Records that describe objects:
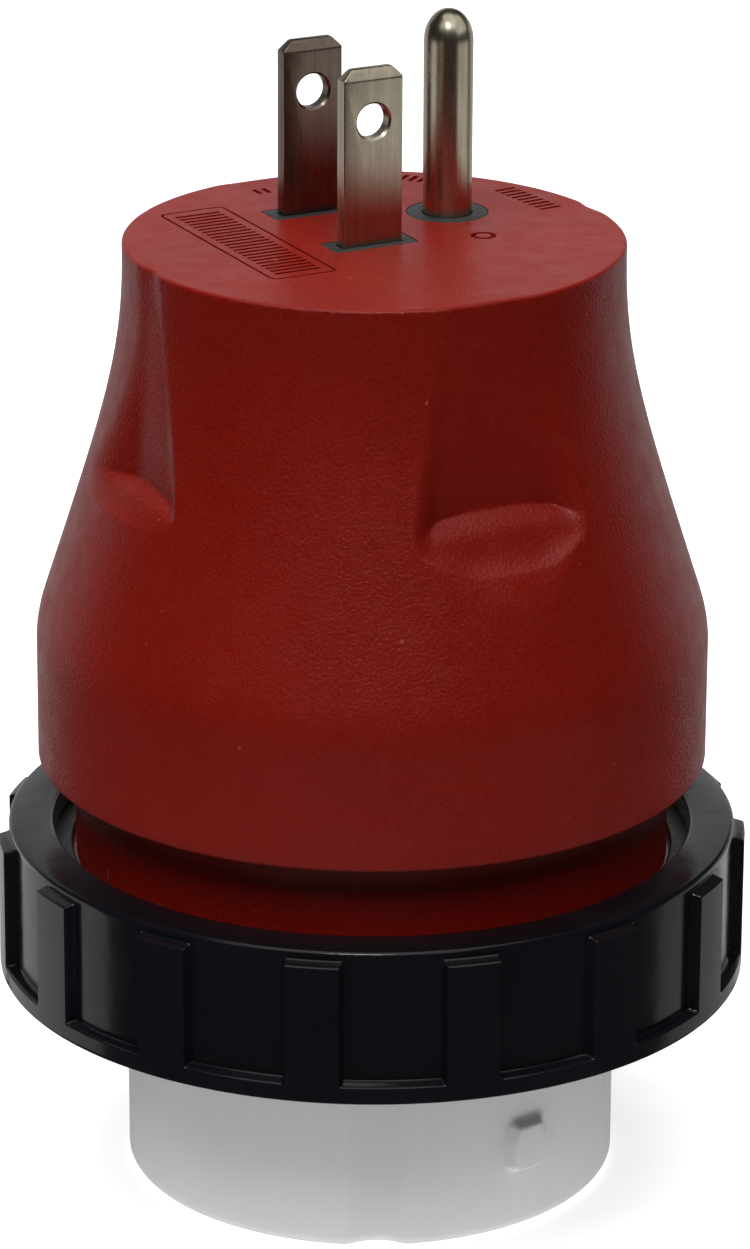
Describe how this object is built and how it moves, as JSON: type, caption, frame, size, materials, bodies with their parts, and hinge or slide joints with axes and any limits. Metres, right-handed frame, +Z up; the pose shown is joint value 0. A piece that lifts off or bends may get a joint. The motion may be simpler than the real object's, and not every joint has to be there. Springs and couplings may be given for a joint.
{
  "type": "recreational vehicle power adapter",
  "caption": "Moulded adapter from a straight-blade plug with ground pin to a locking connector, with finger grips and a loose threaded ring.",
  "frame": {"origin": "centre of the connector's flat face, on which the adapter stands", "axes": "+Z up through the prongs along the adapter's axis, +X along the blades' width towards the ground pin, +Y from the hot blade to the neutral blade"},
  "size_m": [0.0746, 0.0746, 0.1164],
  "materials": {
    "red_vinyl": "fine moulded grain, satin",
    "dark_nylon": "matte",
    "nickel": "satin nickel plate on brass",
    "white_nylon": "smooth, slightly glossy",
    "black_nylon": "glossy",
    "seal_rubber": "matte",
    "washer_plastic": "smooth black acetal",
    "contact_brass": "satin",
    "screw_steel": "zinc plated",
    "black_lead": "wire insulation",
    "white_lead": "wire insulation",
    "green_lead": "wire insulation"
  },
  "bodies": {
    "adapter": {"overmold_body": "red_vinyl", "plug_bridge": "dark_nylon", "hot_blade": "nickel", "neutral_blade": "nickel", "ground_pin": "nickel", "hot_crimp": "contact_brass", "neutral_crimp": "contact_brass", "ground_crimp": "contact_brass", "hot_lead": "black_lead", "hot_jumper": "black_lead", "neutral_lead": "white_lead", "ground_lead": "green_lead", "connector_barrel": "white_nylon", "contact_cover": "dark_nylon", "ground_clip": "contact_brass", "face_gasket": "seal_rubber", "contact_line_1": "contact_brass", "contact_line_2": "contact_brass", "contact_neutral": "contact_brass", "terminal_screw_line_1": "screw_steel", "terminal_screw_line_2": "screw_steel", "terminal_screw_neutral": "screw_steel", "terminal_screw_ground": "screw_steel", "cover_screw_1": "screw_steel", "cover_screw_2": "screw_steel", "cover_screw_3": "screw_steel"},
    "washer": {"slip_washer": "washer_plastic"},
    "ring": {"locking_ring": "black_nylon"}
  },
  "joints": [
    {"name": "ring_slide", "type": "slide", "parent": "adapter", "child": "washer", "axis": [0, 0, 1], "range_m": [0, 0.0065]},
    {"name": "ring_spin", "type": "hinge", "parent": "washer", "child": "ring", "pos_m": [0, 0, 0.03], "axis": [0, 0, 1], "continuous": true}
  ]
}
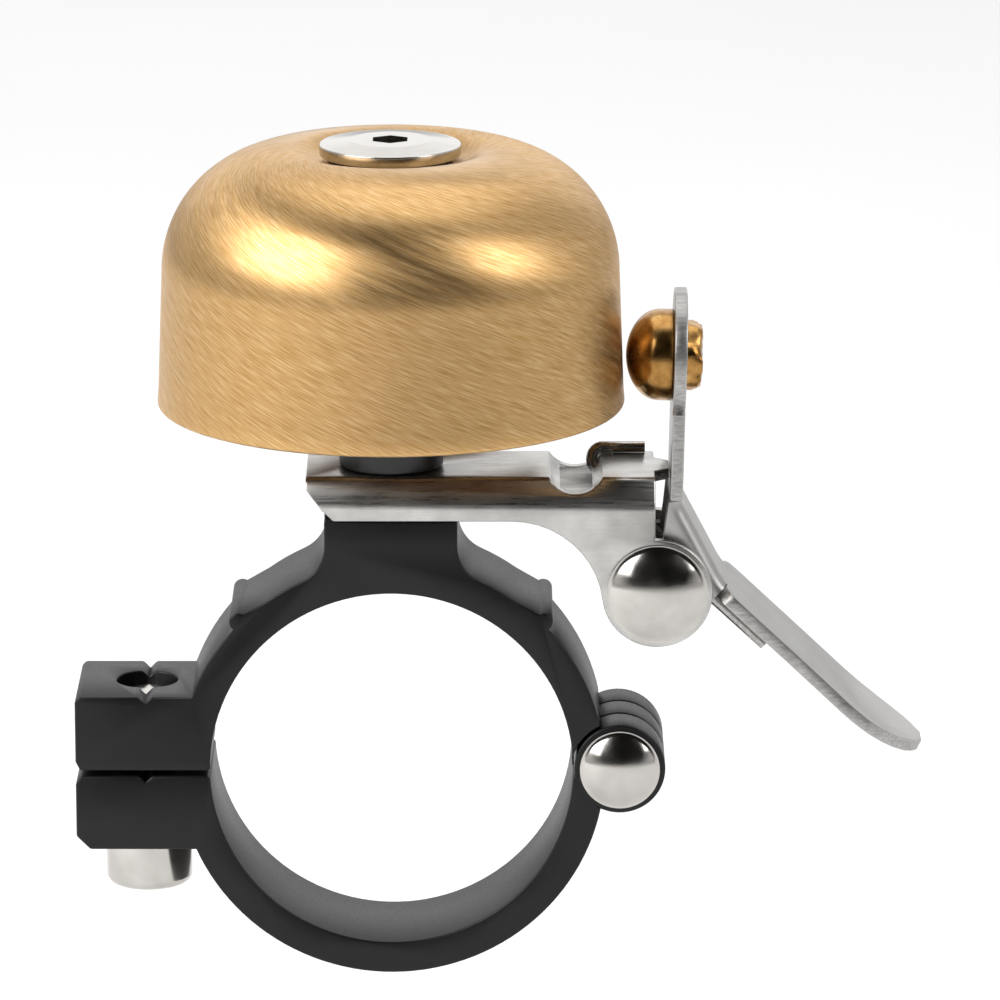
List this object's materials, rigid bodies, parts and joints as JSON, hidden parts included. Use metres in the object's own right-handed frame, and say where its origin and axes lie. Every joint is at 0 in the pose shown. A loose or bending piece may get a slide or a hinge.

> **Written instruction**:
Each entry above is to be quoted exactly.

> **Exercise solution**:
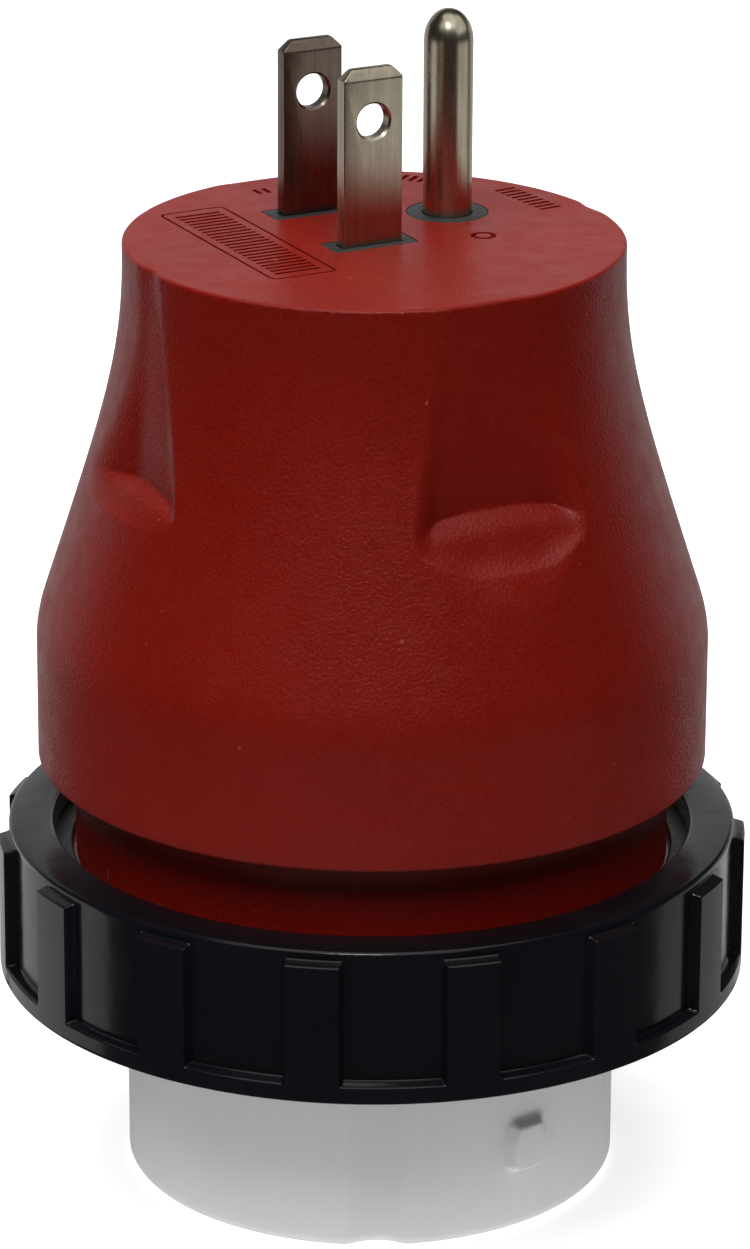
Describe how this object is built and how it moves, as JSON: type, caption, frame, size, materials, bodies with their parts, and hinge or slide joints with axes and any limits. Metres, right-handed frame, +Z up; the pose shown is joint value 0. A piece that lifts off or bends may get a joint. The motion may be simpler than the real object's, and not every joint has to be there. Springs and couplings may be given for a joint.
{
  "type": "recreational vehicle power adapter",
  "caption": "Moulded adapter from a straight-blade plug with ground pin to a locking connector, with finger grips and a loose threaded ring.",
  "frame": {"origin": "centre of the connector's flat face, on which the adapter stands", "axes": "+Z up through the prongs along the adapter's axis, +X along the blades' width towards the ground pin, +Y from the hot blade to the neutral blade"},
  "size_m": [0.0746, 0.0746, 0.1164],
  "materials": {
    "red_vinyl": "fine moulded grain, satin",
    "dark_nylon": "matte",
    "nickel": "satin nickel plate on brass",
    "white_nylon": "smooth, slightly glossy",
    "black_nylon": "glossy",
    "seal_rubber": "matte",
    "washer_plastic": "smooth black acetal",
    "contact_brass": "satin",
    "screw_steel": "zinc plated",
    "black_lead": "wire insulation",
    "white_lead": "wire insulation",
    "green_lead": "wire insulation"
  },
  "bodies": {
    "adapter": {"overmold_body": "red_vinyl", "plug_bridge": "dark_nylon", "hot_blade": "nickel", "neutral_blade": "nickel", "ground_pin": "nickel", "hot_crimp": "contact_brass", "neutral_crimp": "contact_brass", "ground_crimp": "contact_brass", "hot_lead": "black_lead", "hot_jumper": "black_lead", "neutral_lead": "white_lead", "ground_lead": "green_lead", "connector_barrel": "white_nylon", "contact_cover": "dark_nylon", "ground_clip": "contact_brass", "face_gasket": "seal_rubber", "contact_line_1": "contact_brass", "contact_line_2": "contact_brass", "contact_neutral": "contact_brass", "terminal_screw_line_1": "screw_steel", "terminal_screw_line_2": "screw_steel", "terminal_screw_neutral": "screw_steel", "terminal_screw_ground": "screw_steel", "cover_screw_1": "screw_steel", "cover_screw_2": "screw_steel", "cover_screw_3": "screw_steel"},
    "washer": {"slip_washer": "washer_plastic"},
    "ring": {"locking_ring": "black_nylon"}
  },
  "joints": [
    {"name": "ring_slide", "type": "slide", "parent": "adapter", "child": "washer", "axis": [0, 0, 1], "range_m": [0, 0.0065]},
    {"name": "ring_spin", "type": "hinge", "parent": "washer", "child": "ring", "pos_m": [0, 0, 0.03], "axis": [0, 0, 1], "continuous": true}
  ]
}
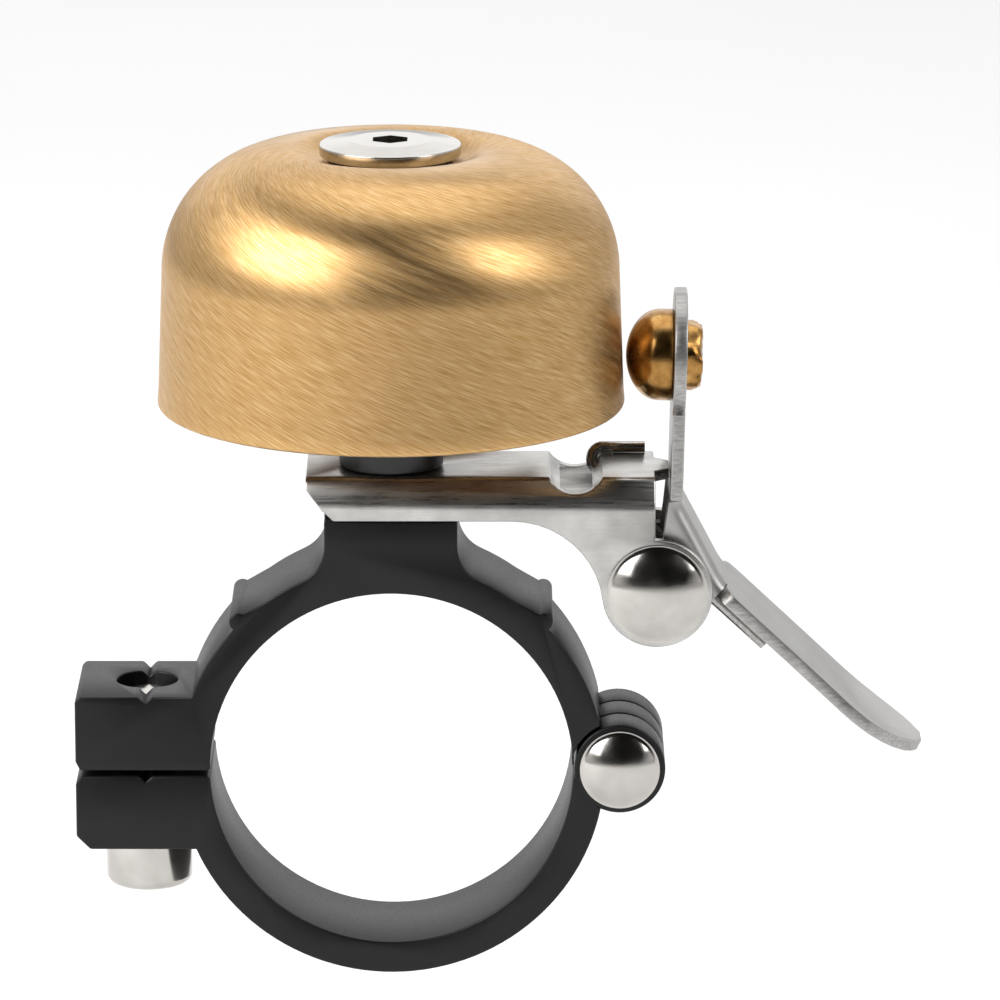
List this object's materials, rigid bodies, parts and joints as JSON, hidden parts included. Use metres in the object's own right-handed frame, and say where its origin and axes lie. Every joint is at 0 in the pose shown. A loose or bending piece may get a slide or a hinge.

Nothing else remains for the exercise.